Understanding Spiritual Transformation

Until we directly experience spiritual transformation, we do not truly understand that this transformation involves such radical changes in our experience of ourselves and our world that it is not a matter of becoming a transformed individual; we recognize, rather, that the reality that is realized is something that cannot be limited by such notions as "individual" and "world." The very principles and categories of experience that we take to be incontrovertible truths are transformed. What goes through a radical transformation is specifically our view of what truly exists, and the mode of this existence. In other words, spiritual liberation is a matter of one's experience and perception moving to another dimension of existence that has its own perspective, and further, of this dimension becoming the centre and foundation of experience.

Facets of Unity, pg. ix

When One's Consciousness Becomes Completely Permeable to Essential Presence

The transformation through which the inner journey takes the soul is not a change of her character, but a self-realization of true nature. This means one's field of consciousness ceases to be configured by ego structures, and becomes completely permeable to essential presence. One's identity ceases to be determined by one's history and becomes simple abiding in true nature. One's identity shifts dimensions, leaving that of historical content and abiding in timeless presence.

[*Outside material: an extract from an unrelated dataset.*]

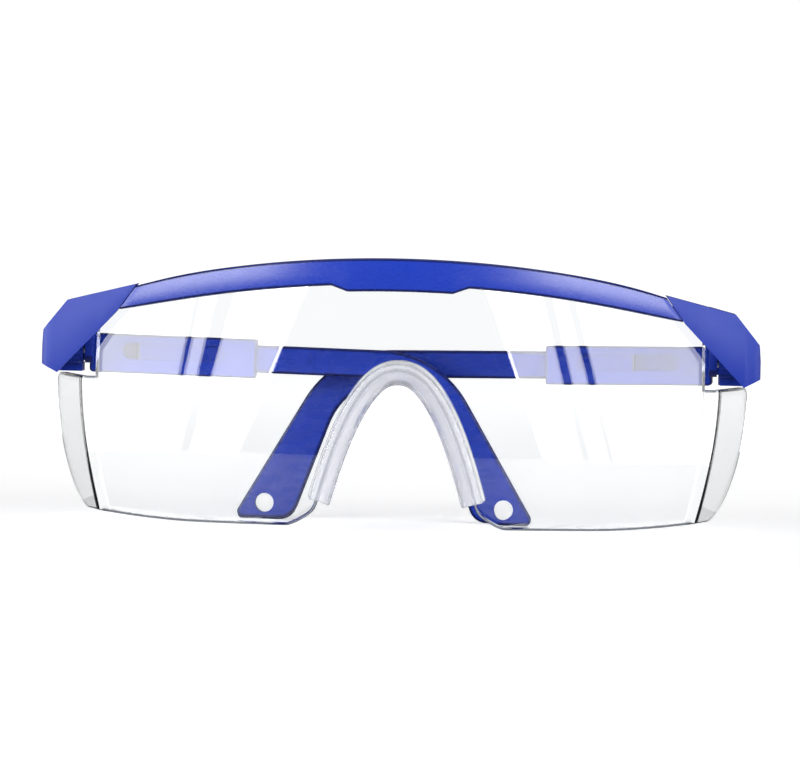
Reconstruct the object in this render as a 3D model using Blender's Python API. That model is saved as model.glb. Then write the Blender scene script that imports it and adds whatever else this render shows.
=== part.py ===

You Have to Work at Being a Truly Mature Human Being

If you are interested in becoming a truly mature human being, you must conduct yourself according to the highest values you know, all the time. It is part of being a mature human being to put in the effort of conducting yourself thusly. If you believe that the integration of your realization should just happen by itself or that it should be easy, you are not understanding what life is all about and you are behaving like an infant. To become a gracious, generous, respectful, loving, kind, and clear human being, you have to work at it. It is not going to simply happen. God is not going to do it for you. You have to put effort into it, minute by minute; otherwise you will not transform.